Gradually add more and more powdered sugar until the mixer stops being able to combine it all or until you've added about one and a half (2-lb) bags of powdered sugar. Maybe you can see below how the fondant was starting to stick to the sides so the hook couldn't mix it anymore? I decided now was the time to finish things up by hand.

Fondant in Mixer

Now put some powdered sugar on a kitchen counter, and scrape your fondant out of the mixer. Knead the fondant, gradually adding more powdered sugar just until the fondant isn't sticky any more. But make sure that it's not so dry that it's cracking! I used just shy of 2 (1-lb) bags of powdered sugar, such that I had about 2 cups of powdered sugar left in one of the bags. If you want to add any food dye or flavoring to the fondant, now's the time. I added just a little vanilla. I planned on having the base fondant layer to be white, and I decided to add food dye to the decorative portions of the leftover fondant later. Wrap your finished fondant in plastic wrap, and put it in a ziplock bag. Don't put it in the fridge. I did. It was unnecessary, and just took extra time later to let it warm back up.

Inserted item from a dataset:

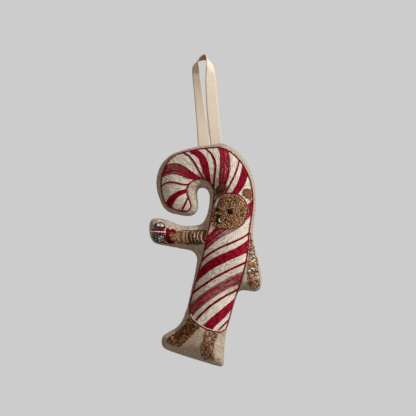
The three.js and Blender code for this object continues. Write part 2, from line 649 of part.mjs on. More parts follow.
// Flat shapes punched out of a level of thread over the crowned linen.
function addCane() {
  const lineSide = OUTLINE_WIDTH / 2;
  const insetLoop = moved(caneOutline, -(lineSide + FIT_GAP), true);
  const withinOutline = punch(insetLoop);
  const outlineRing = punch(moved(caneOutline, lineSide, true)).subtract(
    punch(moved(caneOutline, -lineSide, true)),
  );
  add("cane_outline", geometryOf(onLinen(FIT_GAP, stripeTop).intersect(outlineRing)), redThread);
  const fill = onLinen(FIT_GAP, fillTop).intersect(withinOutline);
  add("cane_fill", geometryOf(fill), creamThread);

  const level = onLinen(stripeLow, stripeTop).intersect(withinOutline);
  const ears = { left_ear: leftEarPixels, right_ear: rightEarPixels };
  const hoodLine = smoothLine(hoodPixels, SMALL_CURVE_STEP);
  const headLoop = smoothLoop(headPixels, SMALL_CURVE_STEP);
  const hoodShape = punch(stroke(hoodLine, OUTLINE_WIDTH));
  const hoodRoom = punch(stroke(hoodLine, OUTLINE_WIDTH + 2 * FIT_GAP));
  const headRoom = punch(moved(counterClockwise(headLoop), FIT_GAP, true));
  const hoodSide = punch(hoodLine);
  let stripeRoom = level.subtract(hoodRoom).subtract(headRoom).subtract(hoodSide);

  for (const [name, pixels] of Object.entries(ears)) {
    const loop = counterClockwise(smoothLoop(pixels, SMALL_CURVE_STEP));
    const ear = level.intersect(punch(loop)).subtract(hoodRoom);
    add(name, geometryOf(ear), earThread);
    stripeRoom = stripeRoom.subtract(punch(moved(loop, FIT_GAP, true)));
  }
  add("hood_outline", geometryOf(level.intersect(hoodShape)), redThread);

  const headLevel = onLinen(stripeLow, headTop).intersect(withinOutline);
  const head = headLevel.intersect(punch(headLoop)).subtract(hoodRoom);
  add("head", geometryOf(largest(head)), furThread);

  const reach = 4 * OUTLINE_WIDTH;
  wideStripePixels.forEach(([edge, otherEdge], i) => {
    const one = runOn(smoothLine(edge, CURVE_STEP), reach);
    const other = runOn(smoothLine(otherEdge, CURVE_STEP), reach);
    addStripes("wide_stripe_" + (i + 1), stripeRoom.intersect(punch([...one, ...other.reverse()])));
  });
  thinStripePixels.forEach((line, i) => {
    const middle = runOn(smoothLine(line, CURVE_STEP), OUTLINE_WIDTH);
    const shape = punch(stroke(middle, THIN_STRIPE_WIDTH));
    addStripes("thin_stripe_" + (i + 1), stripeRoom.intersect(shape));
  });
}
const largest = (solid) =>
  solid.decompose().reduce((best, body) => (body.volume() > best.volume() ? body : best));

// A stripe that the head hides in the middle shows as two, upper and lower.
function addStripes(name, solid) {
  const whole = solid.volume();
  const bodies = solid.decompose().filter((body) => body.volume() > SLIVER_SHARE * whole);
  const top = (body) => body.boundingBox().max[2];
  bodies.sort((one, other) => top(other) - top(one));
  const endings = bodies.length > 1 ? ["_upper", "_lower"] : [""];
  bodies.slice(0, endings.length).forEach((body, i) => {
    add(name + endings[i], geometryOf(body), redThread);
  });
}

function addFace() {
  const level = onLinen(faceLow, faceTop);
  const features = {
    left_eye: smoothLoop(leftEyePixels, SMALL_CURVE_STEP),
    right_eye: smoothLoop(rightEyePixels, SMALL_CURVE_STEP),
    nose: smoothLoop(nosePixels, SMALL_CURVE_STEP),
    mouth: stroke(smoothLine(mouthPixels, SMALL_CURVE_STEP), MOUTH_WIDTH),
  };
  for (const [name, points] of Object.entries(features)) {
    add(name, geometryOf(level.intersect(punch(points))), darkThread);
  }
}

function addLimbs() {
  const room = OUTLINE_WIDTH / 2 + FIT_GAP;
  const clearOfCane = onLinen(FIT_GAP, FIT_GAP + FUR_THICKNESS).subtract(
    punch(moved(caneOutline, room, true)),
  );
  const limbs = {
    front_arm_fur: frontArmPixels,
    rear_arm_fur: rearArmPixels,
    left_leg_fur: leftLegPixels,
    right_leg_fur: rightLegPixels,
  };
  for (const [name, pixels] of Object.entries(limbs)) {
    const patch = clearOfCane.intersect(punch(smoothLoop(pixels, CURVE_STEP)));
    add(name, geometryOf(largest(patch)), furThread);
  }
}

function addParcel() {
  const level = onLinen(FIT_GAP, FIT_GAP + FUR_THICKNESS);
  const pieces = {
    parcel_top: [parcelTopPixels, creamThread],
    parcel_base: [parcelBasePixels, greyThread],
    parcel_band: [parcelBandPixels, redThread],
    parcel_bow: [bowPixels, redThread],
  };
  for (const [name, [pixels, finish]] of Object.entries(pieces)) {
    const shape = punch(smoothLoop(pixels, SMALL_CURVE_STEP));
    add(name, geometryOf(level.intersect(shape)), finish);
  }
}

addLinen();
addSeamThreads();
addTape();
addCane();
addFace();
addLimbs();
addParcel();

export default root;
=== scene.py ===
import json
import math

import bmesh
import bpy
import numpy as np
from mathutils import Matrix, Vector
from mathutils.bvhtree import BVHTree
from mathutils.geometry import delaunay_2d_cdt


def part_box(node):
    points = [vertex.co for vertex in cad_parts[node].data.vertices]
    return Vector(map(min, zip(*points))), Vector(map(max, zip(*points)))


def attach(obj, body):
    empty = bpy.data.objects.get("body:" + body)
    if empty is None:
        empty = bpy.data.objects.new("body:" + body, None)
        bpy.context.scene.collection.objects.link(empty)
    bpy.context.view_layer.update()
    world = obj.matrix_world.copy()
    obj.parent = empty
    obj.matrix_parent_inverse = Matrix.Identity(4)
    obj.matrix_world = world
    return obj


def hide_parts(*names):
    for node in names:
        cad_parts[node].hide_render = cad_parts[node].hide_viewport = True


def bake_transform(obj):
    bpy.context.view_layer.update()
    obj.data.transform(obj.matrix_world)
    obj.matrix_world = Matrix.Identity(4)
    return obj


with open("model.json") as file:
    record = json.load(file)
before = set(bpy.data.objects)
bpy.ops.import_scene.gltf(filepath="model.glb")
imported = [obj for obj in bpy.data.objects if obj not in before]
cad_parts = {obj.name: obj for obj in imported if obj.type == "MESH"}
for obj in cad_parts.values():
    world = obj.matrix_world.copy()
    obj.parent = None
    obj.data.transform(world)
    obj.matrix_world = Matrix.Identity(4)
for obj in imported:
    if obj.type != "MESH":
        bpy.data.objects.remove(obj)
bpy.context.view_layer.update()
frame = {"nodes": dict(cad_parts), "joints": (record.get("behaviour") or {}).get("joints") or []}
nodes = frame["nodes"]
mm = 0.001

# Plan measures are (x, z) as the embroidered front is seen; y runs into the ornament.
bodyLow, bodyHigh = (np.array(corner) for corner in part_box("front_panel"))
stitchSeed = 20


# The random draws of one piece or group of pieces.
def draws(number):
    return np.random.default_rng(stitchSeed + number)


# Nodes

# A shader node. An input is given by its name, or by i and its number.
def addNode(tree, kind, settings=None, **inputs):
    node = tree.nodes.new(kind)
    for key, value in (settings or {}).items():
        setattr(node, key, value)
    for key, value in inputs.items():
        socket = node.inputs[int(key[1:]) if key[1:].isdigit() else key]
        if isinstance(value, bpy.types.NodeSocket):
            tree.links.new(value, socket)
        else:
            socket.default_value = value
    return node


# A math node's result, from numbers or sockets.
def calc(tree, operation, *values):
    inputs = {f"i{k}": value for k, value in enumerate(values)}
    return addNode(tree, "ShaderNodeMath", {"operation": operation}, **inputs).outputs[0]


# A noise node. Flat noise reads the first two directions only.
def addNoise(tree, place, scale, detail, flat=False, **more):
    settings = {"noise_dimensions": "2D"} if flat else None
    return addNode(tree, "ShaderNodeTexNoise", settings, Vector=place, Scale=scale, Detail=detail, **more)


# A colour ramp's result, from a list of (position, colour or grey).
def ramp(tree, factor, stops):
    node = addNode(tree, "ShaderNodeValToRGB", Fac=factor)
    elements = node.color_ramp.elements
    while len(elements) < len(stops):
        elements.new(0.5)
    for element, (position, colour) in zip(elements, stops):
        element.position = position
        element.color = (*(colour if isinstance(colour, tuple) else (colour,) * 3), 1)
    return node.outputs["Color"]


# Two colours mixed. Each is given plainly or as a socket.
def mixColour(tree, blend, factor, first, second):
    colours = [c if isinstance(c, bpy.types.NodeSocket) else (*c, 1) for c in (first, second)]
    settings = {"data_type": "RGBA", "blend_type": blend}
    node = addNode(tree, "ShaderNodeMix", settings, i0=factor, i6=colours[0], i7=colours[1])
    return node.outputs[2]


# An empty node group with float outputs. An input without a value is a vector.
def newGroup(name, inputs, outputs):
    group = bpy.data.node_groups.new(name, "ShaderNodeTree")
    for label, value in inputs.items():
        kind = "NodeSocketVector" if value is None else "NodeSocketFloat"
        socket = group.interface.new_socket(label, in_out="INPUT", socket_type=kind)
        if value is not None:
            socket.default_value = value
    for label in outputs:
        group.interface.new_socket(label, in_out="OUTPUT", socket_type="NodeSocketFloat")
    return group, group.nodes.new("NodeGroupInput").outputs, group.nodes.new("NodeGroupOutput").inputs


# Over and under threads, sin(pi x / pitch) sin(pi z / pitch), with thick and thin places along both.
def makePlainWeave():
    weave = {"driftScale": 0.45, "drift": (0.9, 0.9, 0), "slubs": ((0.16, 1.9, 1), (1.9, 0.16, 1)),
             "threadHeight": 0.5, "slubHeight": 0.9}
    group, given, result = newGroup("plainWeave", {"Plan": None, "Pitch": 0.5}, ["Height", "Slub"])
    drift = addNoise(group, given["Plan"], weave["driftScale"], 2.0, True).outputs["Color"]
    pushed = addNode(
        group, "ShaderNodeVectorMath", {"operation": "MULTIPLY_ADD"}, i0=drift, i1=weave["drift"], i2=given["Plan"]
    )
    plan = addNode(group, "ShaderNodeSeparateXYZ", Vector=pushed.outputs[0]).outputs
    over = calc(group, "MULTIPLY", *(
        calc(group, "SINE", calc(group, "DIVIDE", calc(group, "MULTIPLY", plan[axis], math.pi), given["Pitch"]))
        for axis in "XY"
    ))
    slubs = []
    for stretch in weave["slubs"]:
        drawn = addNode(group, "ShaderNodeVectorMath", {"operation": "MULTIPLY"}, i0=given["Plan"], i1=stretch)
        slubs.append(addNoise(group, drawn.outputs[0], 1.0, 2.0, True).outputs[0])
    slub = calc(group, "MAXIMUM", *slubs)
    thick = calc(group, "MULTIPLY", slub, weave["slubHeight"])
    group.links.new(calc(group, "MULTIPLY_ADD", over, weave["threadHeight"], thick), result["Height"])
    group.links.new(slub, result["Slub"])
    return group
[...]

Okay. Back to the cake for now. It's done and out of the oven.

Heart Cake with Strips

As always, make sure to first cut away any small, leaked portions of cake on the outside of the strip. Then slowly remove the strip. Feel free to use a flat edge of a knife wedged between the cake and strip if that helps.

Heart Cake - No Strips

Cut off the top surface of the cake so that the cake is nice and flat. I use a long serrated knife for this. Let the cake cool.

Heart Cake - Top Surface Removed

Then put your serving tray over the cake, and flip the cake onto the tray. The cut side of the cake will now be on the bottom. I moved my cake to the tray early and forgot to do this flipping part. I have no idea why. It just ended up making my cake a little bumpier than it should have been.

Apply a thin layer of white icing over the cake. This is your crumb coat. I read that this is very important when working with fondant, as it helps make the fondant layer look smooth. Let this layer of icing dry completely.

After it is dry, unwrap your fondant. It's time to roll it out. I've read that you can do this by covering every square inch of a surface, your hands and a rolling pin with shortening (though I don't know why your hands need to be greased up if the rolling pin is). But I was looking for a quicker, less messy way to do this. So instead, I put the fondant between two pieces of vinyl. I bought "The Mat" for this purpose, which just appears to be two pieces of food-safe vinyl cut to a nice size. (I bought it here. They also have nice YouTube videos.) The vinyl must be greased with cooking spray or shortening first. (I used cooking spray. I forgot the first time around, and that was a mess.)

Once the fondant's between the greased vinyl, just roll it out. I used a fondant 20-inch handles-free roller for this. It worked well.

Rolled-Out Fondant

It's time to get organized. Apply a medium-thick layer of white icing all very cake. Then, before the icing dries, remove the top fondant mat, and flip the fondant and bottom mat over onto the iced cake. Your fondant will look like a tent. We want to get rid of the tent look, so gently push the fondant into the bottom of the cake. Now press the fondant into the icing layer along the rest of the cake. Cut away any excess fondant. You can re-use portions that do not have icing on them. Just make sure to wrap and bag them as described before.

Fondant-Covered Cake

Well this looks fun. Just a blank canvas now to decorate. I added some red food dye to part of my extra fondant portion (and some extra powdered sugar to make it the right consistency. I rolled this fondant out very thin and cut out three heart shapes using a heart stencil. After putting these on the cake, I topped them with sprinkles. I also cut out two flowers. I put one flower on top of the other, slightly rotated. Then I gently pressed the petal portions up around a center portion. I'll experiment with more fondant decorations another day. Finally, I just piped on some text. Mom was always better at the piping then me. Happy early Mother's Day Mom!